Gather the lines that hold the string "names".

======== The input ========

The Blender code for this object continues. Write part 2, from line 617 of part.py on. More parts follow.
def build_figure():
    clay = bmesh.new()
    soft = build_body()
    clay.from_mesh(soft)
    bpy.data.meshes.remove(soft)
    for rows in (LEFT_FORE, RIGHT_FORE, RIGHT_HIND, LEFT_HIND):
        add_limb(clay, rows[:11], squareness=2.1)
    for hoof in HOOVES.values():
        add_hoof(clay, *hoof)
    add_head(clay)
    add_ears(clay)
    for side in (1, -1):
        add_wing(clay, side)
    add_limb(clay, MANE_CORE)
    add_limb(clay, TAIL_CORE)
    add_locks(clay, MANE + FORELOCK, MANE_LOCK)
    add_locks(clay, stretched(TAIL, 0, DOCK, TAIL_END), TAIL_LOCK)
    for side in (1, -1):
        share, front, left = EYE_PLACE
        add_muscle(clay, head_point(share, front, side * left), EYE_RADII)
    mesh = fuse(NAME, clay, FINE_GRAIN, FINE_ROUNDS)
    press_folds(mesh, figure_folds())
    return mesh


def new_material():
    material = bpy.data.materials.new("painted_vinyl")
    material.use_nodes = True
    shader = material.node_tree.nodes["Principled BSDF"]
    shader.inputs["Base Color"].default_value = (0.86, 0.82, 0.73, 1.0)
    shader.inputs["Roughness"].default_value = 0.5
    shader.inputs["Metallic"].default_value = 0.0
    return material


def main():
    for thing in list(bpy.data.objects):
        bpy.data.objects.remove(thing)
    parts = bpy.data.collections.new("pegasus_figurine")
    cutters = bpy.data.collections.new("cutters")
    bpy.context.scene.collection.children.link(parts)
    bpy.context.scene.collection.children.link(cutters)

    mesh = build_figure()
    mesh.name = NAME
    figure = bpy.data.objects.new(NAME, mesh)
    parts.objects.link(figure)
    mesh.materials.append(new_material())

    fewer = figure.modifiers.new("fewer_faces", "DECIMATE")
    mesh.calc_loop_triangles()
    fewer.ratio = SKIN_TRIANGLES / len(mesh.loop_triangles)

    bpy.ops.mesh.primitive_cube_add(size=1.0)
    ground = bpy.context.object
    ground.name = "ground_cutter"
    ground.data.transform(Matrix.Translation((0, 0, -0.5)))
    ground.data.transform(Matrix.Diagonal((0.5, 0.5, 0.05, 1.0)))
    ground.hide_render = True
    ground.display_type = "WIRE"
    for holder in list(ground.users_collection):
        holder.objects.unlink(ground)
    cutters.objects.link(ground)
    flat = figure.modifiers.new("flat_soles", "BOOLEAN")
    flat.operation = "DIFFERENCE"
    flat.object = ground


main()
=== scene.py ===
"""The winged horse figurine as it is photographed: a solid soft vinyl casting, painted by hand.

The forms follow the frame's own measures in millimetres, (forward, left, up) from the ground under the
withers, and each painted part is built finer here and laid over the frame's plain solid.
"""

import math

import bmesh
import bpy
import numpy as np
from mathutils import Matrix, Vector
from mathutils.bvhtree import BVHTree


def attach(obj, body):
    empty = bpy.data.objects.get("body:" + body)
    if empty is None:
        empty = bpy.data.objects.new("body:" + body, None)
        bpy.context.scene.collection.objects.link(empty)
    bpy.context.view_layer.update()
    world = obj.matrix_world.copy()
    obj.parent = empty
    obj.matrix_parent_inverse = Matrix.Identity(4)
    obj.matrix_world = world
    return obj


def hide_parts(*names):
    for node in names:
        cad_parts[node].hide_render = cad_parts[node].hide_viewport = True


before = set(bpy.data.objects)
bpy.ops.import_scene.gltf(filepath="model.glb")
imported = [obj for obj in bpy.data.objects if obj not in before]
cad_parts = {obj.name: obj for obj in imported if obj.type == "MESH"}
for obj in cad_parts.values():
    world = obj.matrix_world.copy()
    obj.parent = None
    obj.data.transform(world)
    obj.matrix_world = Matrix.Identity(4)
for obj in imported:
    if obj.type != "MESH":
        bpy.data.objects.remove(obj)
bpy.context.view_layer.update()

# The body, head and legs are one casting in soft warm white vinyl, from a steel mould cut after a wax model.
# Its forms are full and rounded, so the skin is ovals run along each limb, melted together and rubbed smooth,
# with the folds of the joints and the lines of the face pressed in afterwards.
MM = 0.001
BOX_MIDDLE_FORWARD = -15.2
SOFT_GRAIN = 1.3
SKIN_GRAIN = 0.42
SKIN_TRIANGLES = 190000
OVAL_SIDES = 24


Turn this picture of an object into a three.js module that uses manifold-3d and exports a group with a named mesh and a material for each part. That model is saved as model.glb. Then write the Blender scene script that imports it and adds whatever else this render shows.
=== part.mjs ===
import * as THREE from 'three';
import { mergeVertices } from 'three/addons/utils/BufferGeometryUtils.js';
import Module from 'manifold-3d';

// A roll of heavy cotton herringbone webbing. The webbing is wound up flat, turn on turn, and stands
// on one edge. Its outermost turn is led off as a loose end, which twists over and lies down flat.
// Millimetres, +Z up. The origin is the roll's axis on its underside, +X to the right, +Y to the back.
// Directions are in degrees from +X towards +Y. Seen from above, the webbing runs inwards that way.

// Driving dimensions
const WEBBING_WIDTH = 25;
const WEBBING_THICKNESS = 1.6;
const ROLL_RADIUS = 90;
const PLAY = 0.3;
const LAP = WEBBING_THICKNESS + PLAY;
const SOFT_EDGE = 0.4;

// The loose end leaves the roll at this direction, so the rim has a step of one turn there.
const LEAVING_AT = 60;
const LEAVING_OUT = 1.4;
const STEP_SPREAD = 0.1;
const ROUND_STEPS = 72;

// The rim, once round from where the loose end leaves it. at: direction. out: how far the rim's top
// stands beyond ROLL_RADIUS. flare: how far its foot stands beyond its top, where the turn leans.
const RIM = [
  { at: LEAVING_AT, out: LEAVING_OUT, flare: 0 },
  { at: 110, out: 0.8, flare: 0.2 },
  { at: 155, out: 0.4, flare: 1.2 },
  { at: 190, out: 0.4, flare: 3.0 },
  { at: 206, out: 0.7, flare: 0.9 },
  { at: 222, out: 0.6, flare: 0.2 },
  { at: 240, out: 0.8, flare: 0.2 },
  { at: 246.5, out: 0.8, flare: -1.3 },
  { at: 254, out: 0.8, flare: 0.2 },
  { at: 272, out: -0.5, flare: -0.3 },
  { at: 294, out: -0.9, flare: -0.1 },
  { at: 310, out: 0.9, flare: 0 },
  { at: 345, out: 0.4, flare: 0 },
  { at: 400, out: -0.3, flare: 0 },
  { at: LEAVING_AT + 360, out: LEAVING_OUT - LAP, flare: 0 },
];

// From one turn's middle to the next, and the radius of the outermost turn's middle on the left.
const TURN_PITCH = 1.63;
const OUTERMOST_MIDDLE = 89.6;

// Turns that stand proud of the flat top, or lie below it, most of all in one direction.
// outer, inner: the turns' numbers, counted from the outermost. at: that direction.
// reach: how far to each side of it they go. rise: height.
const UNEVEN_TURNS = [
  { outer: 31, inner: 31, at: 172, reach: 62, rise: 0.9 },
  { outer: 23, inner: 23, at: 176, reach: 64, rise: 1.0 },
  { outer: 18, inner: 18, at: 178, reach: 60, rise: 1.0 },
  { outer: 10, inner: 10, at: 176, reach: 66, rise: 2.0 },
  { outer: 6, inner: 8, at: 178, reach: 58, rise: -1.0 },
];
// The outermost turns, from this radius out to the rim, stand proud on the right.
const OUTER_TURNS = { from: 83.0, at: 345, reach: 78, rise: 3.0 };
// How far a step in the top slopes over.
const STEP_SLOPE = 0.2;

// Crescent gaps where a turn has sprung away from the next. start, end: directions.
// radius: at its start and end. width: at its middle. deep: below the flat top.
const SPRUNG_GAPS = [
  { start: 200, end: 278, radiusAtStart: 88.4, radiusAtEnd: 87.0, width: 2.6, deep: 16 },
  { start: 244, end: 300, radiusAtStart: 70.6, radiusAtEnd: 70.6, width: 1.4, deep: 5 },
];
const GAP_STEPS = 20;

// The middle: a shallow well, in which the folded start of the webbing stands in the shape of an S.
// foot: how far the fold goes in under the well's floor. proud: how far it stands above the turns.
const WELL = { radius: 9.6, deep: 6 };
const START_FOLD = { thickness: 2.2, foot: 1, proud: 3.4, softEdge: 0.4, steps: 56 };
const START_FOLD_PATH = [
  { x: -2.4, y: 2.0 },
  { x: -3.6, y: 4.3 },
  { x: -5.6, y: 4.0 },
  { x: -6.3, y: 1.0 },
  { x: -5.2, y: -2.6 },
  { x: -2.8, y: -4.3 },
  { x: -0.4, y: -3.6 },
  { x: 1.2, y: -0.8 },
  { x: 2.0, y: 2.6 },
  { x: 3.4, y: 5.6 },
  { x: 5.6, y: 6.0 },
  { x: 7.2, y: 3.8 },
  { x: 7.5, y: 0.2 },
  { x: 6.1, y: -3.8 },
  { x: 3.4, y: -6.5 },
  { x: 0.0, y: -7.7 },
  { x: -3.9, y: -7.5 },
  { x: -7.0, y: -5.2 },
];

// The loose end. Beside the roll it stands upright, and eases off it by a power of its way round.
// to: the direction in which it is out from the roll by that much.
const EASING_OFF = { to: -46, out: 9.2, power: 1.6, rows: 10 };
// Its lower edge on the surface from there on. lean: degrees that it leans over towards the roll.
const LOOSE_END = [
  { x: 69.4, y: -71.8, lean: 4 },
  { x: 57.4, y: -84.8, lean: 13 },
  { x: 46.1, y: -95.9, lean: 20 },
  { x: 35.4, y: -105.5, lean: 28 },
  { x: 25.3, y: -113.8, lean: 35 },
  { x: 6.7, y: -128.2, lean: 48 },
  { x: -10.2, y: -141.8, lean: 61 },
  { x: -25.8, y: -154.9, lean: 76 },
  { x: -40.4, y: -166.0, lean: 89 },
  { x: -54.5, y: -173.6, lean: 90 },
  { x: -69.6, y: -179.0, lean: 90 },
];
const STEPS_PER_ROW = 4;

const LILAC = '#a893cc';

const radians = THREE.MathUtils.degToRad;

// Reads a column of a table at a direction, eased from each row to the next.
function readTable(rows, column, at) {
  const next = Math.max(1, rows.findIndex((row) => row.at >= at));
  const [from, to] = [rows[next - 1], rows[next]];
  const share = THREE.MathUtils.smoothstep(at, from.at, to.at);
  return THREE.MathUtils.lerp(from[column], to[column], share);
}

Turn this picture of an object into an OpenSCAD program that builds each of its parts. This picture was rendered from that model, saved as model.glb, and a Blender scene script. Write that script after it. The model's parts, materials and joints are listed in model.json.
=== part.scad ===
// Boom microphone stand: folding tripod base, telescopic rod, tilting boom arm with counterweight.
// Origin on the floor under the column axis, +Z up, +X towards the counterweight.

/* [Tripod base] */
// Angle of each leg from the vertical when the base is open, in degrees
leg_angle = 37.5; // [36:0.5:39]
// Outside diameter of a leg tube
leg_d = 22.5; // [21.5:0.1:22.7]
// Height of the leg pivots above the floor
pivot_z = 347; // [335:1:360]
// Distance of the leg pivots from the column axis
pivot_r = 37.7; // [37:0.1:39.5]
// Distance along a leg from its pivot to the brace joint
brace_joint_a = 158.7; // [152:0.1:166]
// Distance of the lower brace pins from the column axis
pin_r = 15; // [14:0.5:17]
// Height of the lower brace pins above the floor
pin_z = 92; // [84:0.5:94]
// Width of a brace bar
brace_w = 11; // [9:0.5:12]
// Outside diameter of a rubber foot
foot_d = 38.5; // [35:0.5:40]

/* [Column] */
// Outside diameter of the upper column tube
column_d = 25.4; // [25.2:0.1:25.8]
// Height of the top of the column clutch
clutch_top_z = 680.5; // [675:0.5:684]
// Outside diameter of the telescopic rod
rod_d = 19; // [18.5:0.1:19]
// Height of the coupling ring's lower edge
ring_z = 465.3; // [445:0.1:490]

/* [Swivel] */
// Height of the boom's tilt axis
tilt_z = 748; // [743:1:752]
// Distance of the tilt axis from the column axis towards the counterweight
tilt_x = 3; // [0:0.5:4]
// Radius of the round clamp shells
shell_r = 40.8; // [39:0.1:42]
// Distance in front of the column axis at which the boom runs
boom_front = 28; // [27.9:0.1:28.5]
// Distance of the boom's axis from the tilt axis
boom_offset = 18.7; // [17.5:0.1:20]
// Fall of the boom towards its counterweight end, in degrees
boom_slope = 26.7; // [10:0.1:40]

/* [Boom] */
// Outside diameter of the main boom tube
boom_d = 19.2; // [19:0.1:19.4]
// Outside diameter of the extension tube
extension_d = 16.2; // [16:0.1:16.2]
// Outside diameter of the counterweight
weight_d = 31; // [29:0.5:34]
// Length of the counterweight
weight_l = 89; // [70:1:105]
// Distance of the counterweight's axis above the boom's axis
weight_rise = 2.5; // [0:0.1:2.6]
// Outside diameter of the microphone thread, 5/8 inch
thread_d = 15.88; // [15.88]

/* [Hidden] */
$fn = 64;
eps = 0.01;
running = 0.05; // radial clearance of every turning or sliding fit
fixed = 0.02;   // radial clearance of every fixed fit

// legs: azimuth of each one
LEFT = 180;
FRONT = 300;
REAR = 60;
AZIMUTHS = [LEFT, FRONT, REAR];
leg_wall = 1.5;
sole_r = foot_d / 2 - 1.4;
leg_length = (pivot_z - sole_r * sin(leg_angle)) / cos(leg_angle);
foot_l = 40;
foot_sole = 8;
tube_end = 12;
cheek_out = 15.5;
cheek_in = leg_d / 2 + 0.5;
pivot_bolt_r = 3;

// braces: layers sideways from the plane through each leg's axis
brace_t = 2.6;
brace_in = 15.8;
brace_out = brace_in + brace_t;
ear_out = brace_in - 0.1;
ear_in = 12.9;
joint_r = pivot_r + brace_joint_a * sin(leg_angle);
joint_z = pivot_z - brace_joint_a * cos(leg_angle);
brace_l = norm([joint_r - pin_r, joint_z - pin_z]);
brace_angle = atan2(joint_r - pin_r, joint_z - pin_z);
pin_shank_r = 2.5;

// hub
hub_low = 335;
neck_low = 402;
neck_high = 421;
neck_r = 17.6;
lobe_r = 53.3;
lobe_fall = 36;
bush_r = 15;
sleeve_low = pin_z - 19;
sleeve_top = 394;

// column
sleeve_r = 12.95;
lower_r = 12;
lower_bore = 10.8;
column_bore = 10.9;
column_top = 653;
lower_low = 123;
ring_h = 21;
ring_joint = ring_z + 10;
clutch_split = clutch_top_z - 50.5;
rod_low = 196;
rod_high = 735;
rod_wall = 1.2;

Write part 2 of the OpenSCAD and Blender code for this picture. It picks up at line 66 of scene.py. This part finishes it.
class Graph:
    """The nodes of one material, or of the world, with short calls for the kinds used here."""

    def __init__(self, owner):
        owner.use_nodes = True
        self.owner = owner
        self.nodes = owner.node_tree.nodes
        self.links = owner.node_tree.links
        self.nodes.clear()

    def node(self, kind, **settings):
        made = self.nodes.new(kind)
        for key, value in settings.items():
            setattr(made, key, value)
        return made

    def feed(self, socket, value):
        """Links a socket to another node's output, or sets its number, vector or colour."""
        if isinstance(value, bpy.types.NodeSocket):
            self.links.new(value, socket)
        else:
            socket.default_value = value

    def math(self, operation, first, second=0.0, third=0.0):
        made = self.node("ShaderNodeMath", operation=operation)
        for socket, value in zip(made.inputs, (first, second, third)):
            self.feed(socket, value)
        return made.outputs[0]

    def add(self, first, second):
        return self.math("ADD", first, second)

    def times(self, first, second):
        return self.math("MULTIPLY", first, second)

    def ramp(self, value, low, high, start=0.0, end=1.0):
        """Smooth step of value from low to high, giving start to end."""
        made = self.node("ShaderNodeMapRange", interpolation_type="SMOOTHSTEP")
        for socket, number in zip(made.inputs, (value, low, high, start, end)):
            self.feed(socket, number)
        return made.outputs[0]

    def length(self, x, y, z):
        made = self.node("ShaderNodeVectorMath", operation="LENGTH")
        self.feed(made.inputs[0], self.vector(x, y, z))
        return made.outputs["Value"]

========

Reply to the task:
def hide_parts(*names):
    for node in names:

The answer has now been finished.